Утром мы поставили Катюше елку. Её счастью не было предела. Мы наряжали зеленые ветки старыми игрушками, которых в том году касалась Лиза. Они были мне особенно дороги. В дверь постучали. Странно, Софа была на работе, гостей мы не ждали. Я открыл дверь. Мужчина в нарядном пиджаке и женщина в платке спросили у меня:
-Вы верите в Бога?
Я закрыл дверь. Сел на диван, задумался. А Катюша забралась ко мне на колени и спросила:
-Ты веришь?
Я не мог ответить на этот вопрос даже себе:
- А ты?
-Я верю. Мы с Лизой, часто писали ему письма. Хочешь, покажу?
Катюша принесла маленькую коробочку, разделенную на две части. В одной было много её писем, в другой одно, его писала Лиза. Разворачивая потертую бумагу, я с особой нежностью читал строки, написанные знакомым почерком: «Пусть все желания, что написаны детской рукой, исполнятся». А шестилетняя Катюша в последнем письме просила, чтобы мама не плакала, когда смотрит телевизор, чтобы я снова улыбался при встрече, чтобы у бездомной кошки появился хозяин, чтобы в доме стало теплее, а на новый год была елка, праздничная еда на столе и чудеса.
***
Новый год мы встречали вместе с Софой и Катюшей. Мечты ребенка сбылись.  Софа с приятным волнением слушала речь президента по телевизору и не плакала, я улыбался, когда дарил ей подарок, в прошлом бездомная кошка поселилась у нас и мурлыкала под елкой, пока мы сидели за праздничным столом.
В тот день, я понял, что сила заключается в единстве. Что такое единство сегодня? Братство по крови и душе? Соседство по лестничной площадке или по миру? Единство- это почтальон любви. С каждым днем оно выходит из одного сердца и попадает в другое, тем самым делая людей нерушимыми и непобедимыми семьями, идущими уверенно против зла на Земле и за ее пределами. 

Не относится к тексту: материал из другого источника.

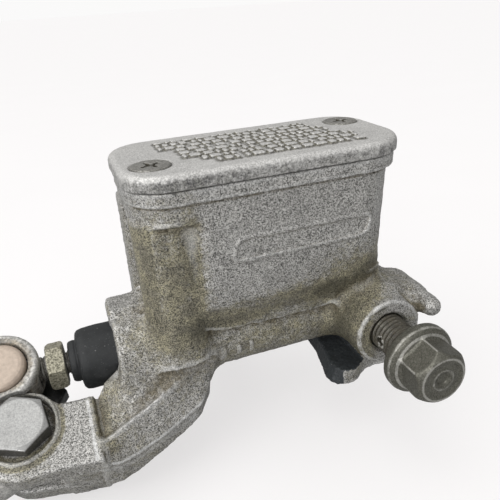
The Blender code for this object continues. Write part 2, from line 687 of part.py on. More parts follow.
# ---------------------------------------------------------------- push rod, barrel and lever
PUSH_ROD = (                              # x, radius; rounded tip in the piston
    (-24.9, 0), (-24.9, 2.2), (-24.4, 2.6), (-11.6, 2.6), (-11.2, 2.95), (-8.0, 2.95),
    (-7.6, 2.6), (10.4, 2.6), (12.2, 2.3), (13.4, 1.6), (13.9, 0.8), (14.0, 0),
)
LOCK_NUT_EDGE = ((-16.0, 4.9), (-15.1, 5.9), (-12.7, 5.9), (-11.8, 4.9))
BARREL_PROFILE = ((-6.0, 5.3), (-5.5, 5.8), (5.5, 5.8), (6.3, 5.0))      # h, radius
BARREL_BOSS = ((-10.6, 7.6), (-9.8, 8.4), (4.9, 8.6), (5.6, 8.0))        # h, radius
# Lever's blade: x, w, half width, centre h, half height
BLADE = (
    (-21.0, -15.2, 6.0, -7.6, 3.8), (-29.0, -17.6, 6.4, -7.6, 3.8),
    (-34.5, -19.8, 5.8, -7.4, 3.8), (-42.0, -22.6, 5.0, -5.4, 5.2),
    (-50.0, -24.3, 4.6, -4.4, 6.0), (-62.0, -25.0, 4.3, -3.8, 6.6),
    (-76.0, -24.2, 4.2, -3.6, 6.8), (-90.0, -22.6, 4.2, -3.6, 6.8),
    (-104.0, -21.2, 4.1, -3.6, 6.6), (-114.0, -21.6, 4.0, -3.6, 6.2),
    (-120.0, -23.4, 3.9, -3.6, 5.6),
)
BALL_R, BALL_CENTRE = 7.0, (-124.5, -25.2, -3.6)
# Web between the knuckle and the barrel's boss: x, w
LEVER_WEB = (
    (-33.6, -16.5), (-22.0, -19.0), (-17.0, -8.8), (-14.9, -6.0), (-13.2, -3.6),
    (-16.5, 1.5), (-22.0, 7.0), (-31.0, 6.0), (-34.2, 0.0),
)
# Window for the push rod, wide enough for the swing: x, w
ROD_WINDOW = ((-22.0, -3.3), (-8.0, -3.3), (-8.0, 9.4), (-22.0, 4.8))


def build_push_rod():
    finish(new_object("push_rod", lathe(PUSH_ROD, 16), origin=BARREL), "steel")


def build_lock_nut():
    nut = new_object("lock_nut", prism(hexagon(10.0, math.radians(12)), -15.9, -11.9, "X"))
    trim(nut, turned(LOCK_NUT_EDGE, 24))
    cut(nut, rod(-20, 0, 3.25, 16))
    finish(nut, "zinc")


def build_barrel():
    barrel = new_object("lever_barrel", turned(BARREL_PROFILE, 24, "Z", BARREL),
                        tilt=True, origin=BARREL)
    cut(barrel, rod(-26.8, 0, 2.9, 16))
    finish(barrel, "barrel")


def blade():
    """Rounded sections set square to the blade's run in the lever's plane."""
    rings = []
    for i, (x, w, half_width, centre_h, half_height) in enumerate(BLADE):
        before, after = BLADE[max(i - 1, 0)], BLADE[min(i + 1, len(BLADE) - 1)]
        run = Vector((after[0] - before[0], after[1] - before[1])).normalized()
        radius = min(half_width, half_height) * 0.72
        section = rounded_rect((-half_width, half_width, -half_height, half_height, radius), 3)
        rings.append([(x - run.y * u, w + run.x * u, centre_h + v) for u, v in section])
    return loft(rings)


def build_lever():
    lever = new_object("brake_lever", blade(), tilt=True, origin=PIVOT_POINT)
    ball = [on_circle(BALL_R, degrees) for degrees in range(180, -1, -18)]
    join(lever,
         rod(KNUCKLE_LOW, KNUCKLE_TOP, 8.3, 24, "Z", PIVOT),
         turned(BARREL_BOSS, 26, "Z", BARREL),
         prism(LEVER_WEB, KNUCKLE_LOW + 0.4, -6.3),
         lathe(ball, 16, "Z", BALL_CENTRE),
         tilt=True)
    cut(lever,
        rod(-30, 30, 6.1, 24, "Z", BARREL),
        rod(-30, 30, 5.3, 20, "Z", PIVOT),
        prism(ROD_WINDOW, -3.4, 3.4),
        # clearance beside the fork's upper ear, then beside the pivot bolt's head
        rod(KNUCKLE_TOP, EAR_TOP + 0.95, 8.5, 36, "Z", PIVOT, 0.04),
        rod(EAR_TOP + 0.5, 9.0, 7.2, 36, "Z", PIVOT, 0.04),
        tilt=True)
    finish(lever, "bright")


def build_bush():
    bush = ring(KNUCKLE_LOW, KNUCKLE_TOP, 4.3, 5.0, 24, "Z", PIVOT)
    finish(new_object("pivot_bush", bush, tilt=True), "brass")


# Profiles about the pivot: h, radius
BOLT_DOME = ((-1.0, 7.2), (3.9, 7.2), (4.6, 5.9), (4.85, 4.4))
PIVOT_SHANK = (
    (0.8, 4.0), (SLOT_LOW - 0.7, 4.0), (SLOT_LOW - 0.7, 2.85), (EAR_LOW - 7.0, 2.85),
    (EAR_LOW - 7.6, 2.3),
)
PIVOT_NUT_EDGE = ((EAR_LOW - 5.7, 4.6), (EAR_LOW - 4.6, 5.9), (EAR_LOW - 0.2, 5.9))


def build_pivot_bolt():
    flange = rod(0.3, 1.6, 6.6, 24, "Z", PIVOT)
    bolt = new_object("pivot_bolt", flange, tilt=True, origin=PIVOT_POINT)
    join(bolt, prism(hexagon(11.8, math.radians(-10), PIVOT), 1.2, 4.9), tilt=True)
    trim(bolt, turned(BOLT_DOME, 24, "Z", PIVOT), tilt=True)
    join(bolt, turned(PIVOT_SHANK, 24, "Z", PIVOT), tilt=True)
    finish(bolt, "bright")


def build_pivot_nut():
    blank = prism(hexagon(10.0, 0.2, PIVOT), EAR_LOW - 5.6, EAR_LOW - 0.3)
    nut = new_object("pivot_nut", blank, tilt=True)
    trim(nut, turned(PIVOT_NUT_EDGE, 24, "Z", PIVOT), tilt=True)
    cut(nut, rod(-40, 0, 3.15, 20, "Z", PIVOT), tilt=True)
    finish(nut, "zinc")


# ---------------------------------------------------------------- hose bolt
# Profiles: distance behind BANJO_FLANGE_Y, radius
BANJO_FLANGE = ((2.4, 8.1), (1.8, 8.35), (0.4, 8.35), (-0.2, 7.6), (-1.4, 6.6))
BANJO_ENVELOPE = ((4, 9.5), (-0.2, 9.5), (-6.2, 7.2), (-7.7, 5.5))
BANJO_DIMPLE = ((-9, 2.4), (-7.7, 2.3), (-7.0, 1.6))
BANJO_SHANK = ((BANJO_FLANGE_Y + 1.0, 4.6), (-14.6, 4.6), (-13.4, 3.9))  # y, radius


def banjo_turned(profile, segments):
    shifted = [(BANJO_FLANGE_Y + along, radius) for along, radius in profile]
    return turned(shifted, segments, "Y", HOSE_AXIS)


def build_banjo_bolt():
    bolt = new_object("banjo_bolt", banjo_turned(BANJO_FLANGE, 24),
                      origin=(HOSE_X, BOSS_FACE_Y, HOSE_Z))
    head = hexagon(12.0, math.radians(8), (HOSE_X, HOSE_Z))
    join(bolt, prism(head, BANJO_FLANGE_Y - 7.7, BANJO_FLANGE_Y + 0.2, "Y"))
    trim(bolt, banjo_turned(BANJO_ENVELOPE, 24))
    cut(bolt, banjo_turned(BANJO_DIMPLE, 12))
    join(bolt, turned(BANJO_SHANK, 18, "Y", HOSE_AXIS))
    # fluid passage along the shank and the cross hole into it
    cut(bolt, rod(-26.0, -12.0, 1.6, 10, "Y", HOSE_AXIS, 0.1),
        rod(-6, 6, 1.2, 8, "X", (HOSE_X, -25.0, HOSE_Z), 0.2))
    finish(bolt, "steel")


# ---------------------------------------------------------------- handlebar clamp
CLAMP_ARCH_R = 15.3
CLAMP_CHAMFER = 0.8
WASHER_Y = CLAMP_CAP_Y + CLAMP_PAD + 0.3
BOLT_HEAD_Y = WASHER_Y + 1.7
# Profiles: y, radius
BOLT_HEAD_EDGE = (
    (BOLT_HEAD_Y - 0.1, 6.2), (BOLT_HEAD_Y + 3.9, 6.2), (BOLT_HEAD_Y + 5.0, 4.7),
)
CLAMP_SHANK = (
    (BOLT_HEAD_Y + 0.8, 2.9), (CLAMP_CAP_Y + 0.5, 2.9), (CLAMP_CAP_Y + 0.2, 2.3),
    (21.4, 2.3), (20.6, 1.7),
)


def build_clamp_cap():
    back = CLAMP_CAP_Y + CLAMP_PAD
    # lower half from the facing side outwards: y, height below the bar's axis
    half = [(CLAMP_CAP_Y, CLAMP_HALF_H), (back - CLAMP_CHAMFER, CLAMP_HALF_H),
            (back, CLAMP_HALF_H - CLAMP_CHAMFER), (back, 13.1)]
    outline = [(y, BAR_Z - drop) for y, drop in half]
    outline += [on_circle(CLAMP_ARCH_R, -54 + 108 * i / 8, (BAR_Y, BAR_Z)) for i in range(9)]
    outline += [(y, BAR_Z + drop) for y, drop in reversed(half)]
    clamp = new_object("clamp_cap", prism(outline, CLAMP_X0 + 0.6, CLAMP_X1 - 0.6, "X"))
    cut(clamp, bar_hole())
    for side in (-1, 1):
        bolt_axis = (CLAMP_X, 0, BAR_Z + side * CLAMP_BOLT_DZ)
        cut(clamp, rod(0, 60, 3.3, 16, "Y", bolt_axis))
    finish(clamp, "cast")


def build_clamp_bolt(side, name):
    z = BAR_Z + side * CLAMP_BOLT_DZ
    axis = (CLAMP_X, 0, z)
    washer = ring(WASHER_Y, WASHER_Y + 1.4, 3.35, 5.2, 24, "Y", axis)
    finish(new_object("clamp_washer_" + name, washer), "zinc")
    head = prism(hexagon(10.0, 0.3, (CLAMP_X, z)), BOLT_HEAD_Y, BOLT_HEAD_Y + 5.0, "Y")
    bolt = new_object("clamp_bolt_" + name, head, origin=(CLAMP_X, BOLT_HEAD_Y, z))
    trim(bolt, turned(BOLT_HEAD_EDGE, 24, "Y", axis))
    join(bolt, turned(CLAMP_SHANK, 16, "Y", axis))
    finish(bolt, "zinc")


# ---------------------------------------------------------------- joints
# Empty on a joint's axis: its point and what hangs on it
JOINTS = {
    "lever_pivot_axis": (PIVOT_POINT, ("barrel_axis", "brake_lever", "pivot_bush")),
    "barrel_axis": (BARREL, ("lever_barrel", "push_rod", "lock_nut")),
    "piston_axis": ((PISTON_X, 0, 0), ("piston", "primary_cup", "secondary_cup")),
}


def assemble():
    """Empties on the joints' axes carry the moving pieces."""
    for name, (point, _) in JOINTS.items():
        empty = bpy.data.objects.new(name, None)
        empty.empty_display_size = 0.01
        empty.location = placed(point)
        bpy.context.scene.collection.objects.link(empty)
    bpy.context.view_layer.update()
    for name, (_, children) in JOINTS.items():
        parent = bpy.data.objects[name]
        for child_name in children:
            child = bpy.data.objects[child_name]
            child.parent = parent
            child.matrix_parent_inverse = parent.matrix_world.inverted()
            bpy.context.view_layer.update()


clear_scene()
build_body()
build_cap()
build_cap_screws()
build_diaphragm()
build_diaphragm_plate()
build_port_shield()
build_piston()
build_cups()
build_spring()
build_stop_washer()
build_circlip()
build_boot()
build_push_rod()
build_lock_nut()
build_barrel()
build_lever()
build_bush()
build_pivot_bolt()
build_pivot_nut()
build_banjo_bolt()
build_clamp_cap()
build_clamp_bolt(-1, "lower")
build_clamp_bolt(1, "upper")
assemble()
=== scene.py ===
"""Motorcycle brake master cylinder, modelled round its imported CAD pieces.

The bore runs along X with its boot end at x = 0. The lever reaches left (-X), the hose bolt points
to the front (-Y), the handlebar clamp is at the back (+Y) and the reservoir cap is on top (+Z).
The lever, fork and pivot lie in a frame tilted about X: "back" and "rise" are its y and z.

Each visible piece is a signed distance field in millimetres, negative inside, that is meshed
with surface nets, so castings get real fillets, grain and worn edges.
"""
import json
import math
from concurrent.futures import ThreadPoolExecutor
from functools import reduce

import bmesh
import bpy
import numpy as np
from mathutils import Matrix, Vector


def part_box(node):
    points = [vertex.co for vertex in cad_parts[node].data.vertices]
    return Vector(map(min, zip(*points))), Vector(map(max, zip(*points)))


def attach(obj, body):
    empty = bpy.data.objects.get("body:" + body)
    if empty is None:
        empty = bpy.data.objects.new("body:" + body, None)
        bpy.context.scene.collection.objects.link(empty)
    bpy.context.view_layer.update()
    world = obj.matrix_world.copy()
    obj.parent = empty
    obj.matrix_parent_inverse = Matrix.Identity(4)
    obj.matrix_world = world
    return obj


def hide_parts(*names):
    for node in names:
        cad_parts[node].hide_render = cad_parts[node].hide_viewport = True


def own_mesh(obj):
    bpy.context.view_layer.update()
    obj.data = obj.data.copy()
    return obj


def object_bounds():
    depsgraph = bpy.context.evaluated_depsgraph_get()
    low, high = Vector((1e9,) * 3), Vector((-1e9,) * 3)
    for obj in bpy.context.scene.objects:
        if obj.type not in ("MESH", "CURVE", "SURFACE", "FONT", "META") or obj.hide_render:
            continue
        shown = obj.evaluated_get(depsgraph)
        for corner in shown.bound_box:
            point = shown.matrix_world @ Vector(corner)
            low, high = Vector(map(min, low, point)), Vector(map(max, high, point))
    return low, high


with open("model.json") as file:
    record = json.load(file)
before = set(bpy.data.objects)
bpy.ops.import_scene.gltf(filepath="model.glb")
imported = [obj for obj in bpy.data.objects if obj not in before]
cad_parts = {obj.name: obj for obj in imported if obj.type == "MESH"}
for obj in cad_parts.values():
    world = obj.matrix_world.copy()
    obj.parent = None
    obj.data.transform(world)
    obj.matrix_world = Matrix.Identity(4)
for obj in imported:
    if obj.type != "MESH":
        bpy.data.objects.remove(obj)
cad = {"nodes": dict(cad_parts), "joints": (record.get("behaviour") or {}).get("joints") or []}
cad_lo, cad_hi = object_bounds()
F32 = np.float32

# ---------------------------------------------------------------- places from the CAD frame (mm)

# from the point where the bore axis meets the boot-end face, the frame's origin lies at DATUM
DATUM = np.array([31.5, 32.2, 21.5])
JOINTS = {joint["name"]: joint for joint in cad["joints"]}


def mm_box(node):
    lo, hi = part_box(node)
    return np.array(lo) * 1000 + DATUM, np.array(hi) * 1000 + DATUM


def around(node, margin):
    lo, hi = mm_box(node)
    return lo - margin, hi + margin


def centre(node):
    lo, hi = mm_box(node)
    return (lo + hi) / 2


def joint_mm(name):
    return [pos * 1000 + datum for pos, datum in zip(JOINTS[name]["pos_m"], DATUM)]


def bore_point_m(x):
    """The point at x mm on the bore axis, in the frame's metres."""
    return tuple((np.array([x, 0, 0]) - DATUM) / 1000)


PIVOT_AXIS = JOINTS["lever_pivot"]["axis"]
TILT = math.atan2(PIVOT_AXIS[1], -PIVOT_AXIS[2])
COS_TILT, SIN_TILT = math.cos(TILT), math.sin(TILT)


def tilted(y, z):
    """(back, rise): y and z in the lever's tilted frame."""
    return y * COS_TILT + z * SIN_TILT, -y * SIN_TILT + z * COS_TILT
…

Поднимая глаза к небу, я вижу, как огромные птицы пробивают его своими клювами, ночью через эти дырочки виден свет, мы называем это звездами. И может быть где-то далеко, среди маленьких звездочек, существует Солнечная Система, подобная нашей. Там победили зло, и те, кто в нашем мире стал жертвой бессмысленной  жестокости, живы, наряжают елку и встречают Новый год. Нам же предстоит еще многое сделать:  открыть свой внутренний мир добру, простить обиды, исправить ошибки и научиться любить, уважать и поддерживать близких и далеких, родных и чужих, маленьких и больших людей.